I think of a dream as something like a hotel wardrobe. It has an inside and an outside. It is waiting to be filled. But two feet do not seem enough to support such a massy piece of furniture. A suitcase stands upon two wheels and is, perhaps, a more suitable metaphor.

My suitcase stands in the corner of my hotel room, small and black, square-shouldered as a visiting psychoanalyst.

It clasps its hands behind its back and says tell me about your symptoms.

No, I will tell it about Dora’s dream.

Dora dreamt that her house will burn down. Her mother wanted to save her jewelry; her father became angry and insisted the family must escape without it. In any case, Dora’s father did not like Dora’s mother’s jewelry.

DORA

Mama and Papa had a big row about a piece of jewellery. Mama wanted to wear something particular, drop pearls in her ears. But Papa doesn’t like that kind of thing, so instead of the drop pearls he brought her a bracelet. She was furious, and told him that if he’d spent so much money on a present that she didn’t like then he should give it to someone else.

FREUD

(To Dora)

So far you’ve talked about the jewellery and said nothing about a box.

DORA

(Says nothing about the box)

FREUD

You may not know that “Jewellery box” is a popular expression used to refer to something you recently alluded to when you talked about the handbag, that is, the female genitals.

It never does to explain a joke, but that’s psychoanalysis, I guess.

FREUD

I give both organs and processes their technical names.
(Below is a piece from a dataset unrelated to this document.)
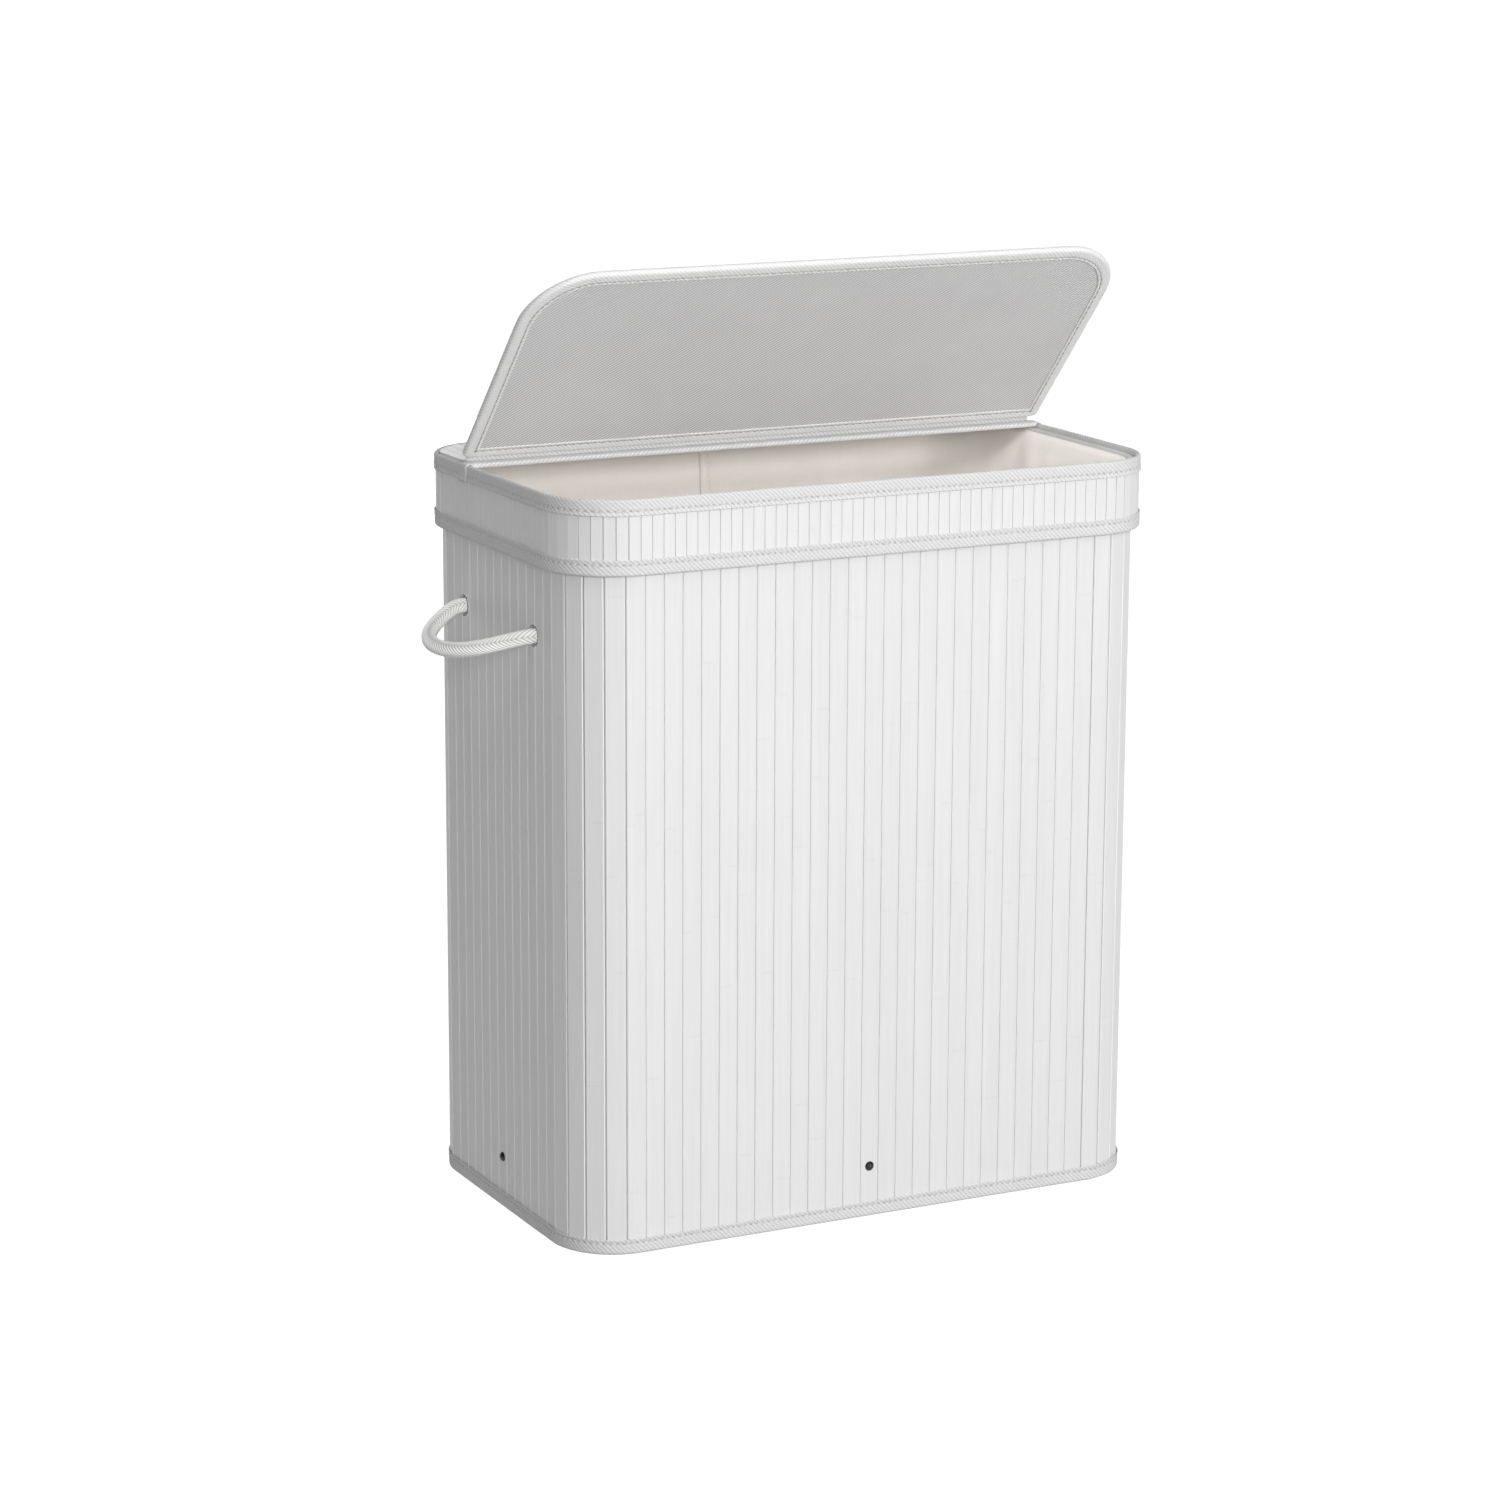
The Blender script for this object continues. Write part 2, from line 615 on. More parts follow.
def rolled_line(start, fold, first, last, thickness, steps):
    """Centre line of a tape that runs from start to an edge at fold, rolls round it and runs back.
    first and last are the heights of the faces it lies flush with, before and after the roll."""
    side = 1 if fold > start else -1
    up = 1 if last > first else -1
    roll = abs(last - first) / 2 - thickness / 2
    centre, middle = fold - side * (roll + thickness / 2), (first + last) / 2
    leg = [start + (centre - start) * i / steps for i in range(steps)]
    line = [(place, first + up * thickness / 2) for place in leg]
    for i in range(9):
        aim = -math.pi / 2 + math.pi * i / 8
        line.append((centre + side * roll * math.cos(aim), middle + up * roll * math.sin(aim)))
    return line + [(place, last - up * thickness / 2) for place in reversed(leg)]


def swept_tape(name, path, profile, material, shape, limits=None):
    """Tape swept round a closed path. shape(arc, offset, height, across) returns extra (offset, height).
    limits (half width, front, back) stop a wide tape from crossing itself in a tight corner."""
    points, normals, lengths = path
    count, sides = len(points), len(profile)
    around = running_length(profile, True)
    vertices = np.zeros((count, sides, 3))
    for j, (offset, height) in enumerate(profile):
        extra = np.array([shape(lengths[i], offset, height, around[j]) for i in range(count)])
        offsets = offset + extra[:, 0]
        xy = points + normals * offsets[:, None]
        if limits:
            half, front, back = limits
            xy[:, 0] = np.clip(xy[:, 0], -(half + offsets), half + offsets)
            xy[:, 1] = np.clip(xy[:, 1], front - offsets, back + offsets)
        vertices[:, j, :2] = xy
        vertices[:, j, 2] = height + extra[:, 1]
    faces, uv = swept_faces(lengths, around, True, True)
    return new_object(name, vertices.reshape(-1, 3), faces, material, uv)


def recalculate(obj, merge=0.0):
    """Turn the faces outwards, after joining points closer than merge."""
    work = bmesh.new()
    work.from_mesh(obj.data)
    if merge:
        bmesh.ops.remove_doubles(work, verts=work.verts, dist=merge)
    bmesh.ops.recalc_face_normals(work, faces=work.faces)
    work.to_mesh(obj.data)
    work.free()
    return obj


UNSTITCHED = 9.0 * MM  # far enough from any stitch to show no groove


def mark_stitches(obj, distances):
    """Store each vertex's distance from the nearest row of stitches, in millimetres."""
    attribute = obj.data.attributes.new("stitch_distance", "FLOAT", "POINT")
    attribute.data.foreach_set("value", np.array(distances, np.float32) / MM)


STITCH_PITCH = 5.5 * MM
LID_STITCH_PITCH = 6.8 * MM
STITCH_LENGTH = 3.7 * MM
STITCH_WIDTH = 0.95 * MM
STITCH_HEIGHT = 0.80 * MM
STITCH_SINK = 0.28 * MM
STITCH_SHARES = (0.0, 0.14, 0.34, 0.66, 0.86, 1.0)
STITCH_WIDTHS = (0.35, 0.82, 1.0, 1.0, 0.82, 0.35)
STITCH_SIDES = 6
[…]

I call a spade a spade.

There are no spades in my hotel, no evidence of home work, or any other kind of work, only of its results. And indeed Freud did not say, “I call a spade a spade,” as it appears in the English translation of A Fragment, but “j’appelle une chat une chat” (I call a cat a cat).

FREUD

One can talk to girls and women about all kinds of sexual matters without doing them any harm.

Freud denies that mentioning a spade produces the frisson that calls the spade into action.

A spade is made for action but a symptom is the product of inaction, of “an instinctual satisfaction which has remained in abeyance.” It acts, but not like a spade. It is impossible for a spade to act in a hotel.

FREUD

No one can undertake the treatment of a case of hysteria until he is convinced of the impossibility of avoiding the mention of sexual subjects.

Or, as Freud says (again, in French), “You can’t make an omelette without breaking eggs.”

You could break an egg with a spade, but it might not make for a good omelette.

You could make an omelette for a cat, but it might not lay eggs.

Freud calls a symptom a “conversion disorder.” It is true; my house is in disorder. I want something to happen, some kind of conversion. When I return from the hotel I must make myself a better house. I must convert it into what? A home? Would it have helped if I had at least spoken about things differently, if I could, perhaps, have itemized what went into home, described even the things I could not see: the gutter round the roof, the tiles? If I had been able to put home into different sorts of words?